If you stumble on this question because you want to search and remove elements with ElementTree
- using built in xml module (not lxml)
- being as flexible as ElementTree.findall (using xpath subset)
- directly referencing the elements to be deleted, not the parents
- work on any nesting level
- work even if found elements are nested in other found elements
Then this function may help. It builts and uses a map from the element to its parents.
import itertools
from xml.etree import ElementTree
def deleteall(root: ElementTree.Element, match, namespaces=None):
parent_by_child=dict(itertools.chain.from_iterable(
((child, element) for child in element) for element in root.iter()))

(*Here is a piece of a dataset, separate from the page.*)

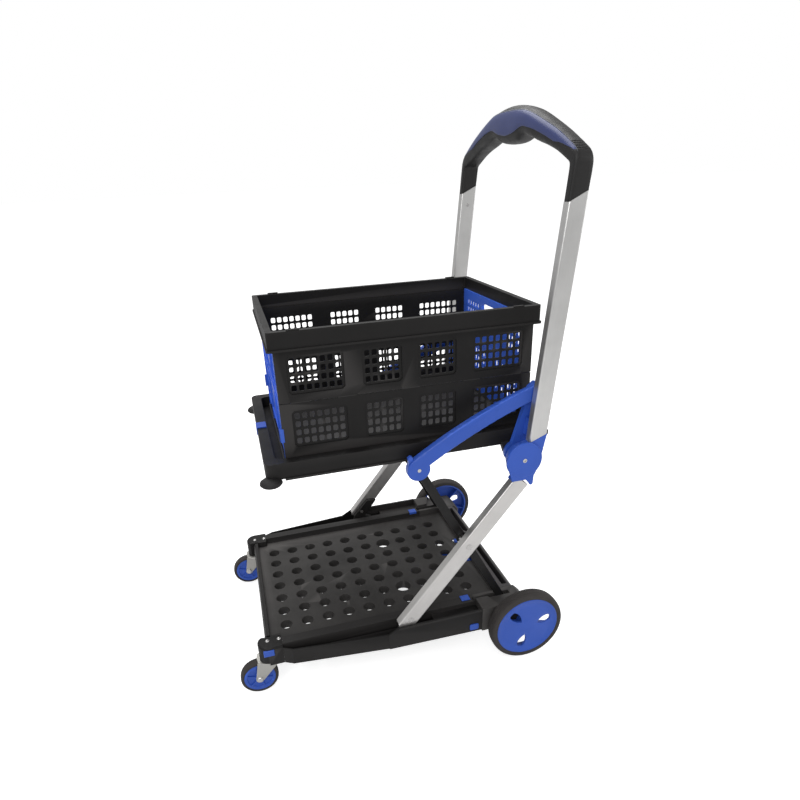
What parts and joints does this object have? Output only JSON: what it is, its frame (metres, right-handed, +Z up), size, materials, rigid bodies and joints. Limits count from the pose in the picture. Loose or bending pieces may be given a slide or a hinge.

for element in root.findall(match, namespaces):
parent_by_child[element].remove(element)
Additional checks as required in the original post can be done by a Callable provided as additional argument:
import itertools
from typing import Callable
from xml.etree import ElementTree
def deleteall(
root: ElementTree.Element,
match,
namespaces=None,
deletion_criteria: Callable[[ElementTree.Element], bool]=lambda x: True
):
parent_by_child=dict(itertools.chain.from_iterable(
((child, element) for child in element) for element in root.iter()))
for element in root.findall(match, namespaces):
if deletion_criteria(element):
parent_by_child[element].remove(element)
Further extensions like providing both the element and its parent to the deletion criteria would be possible.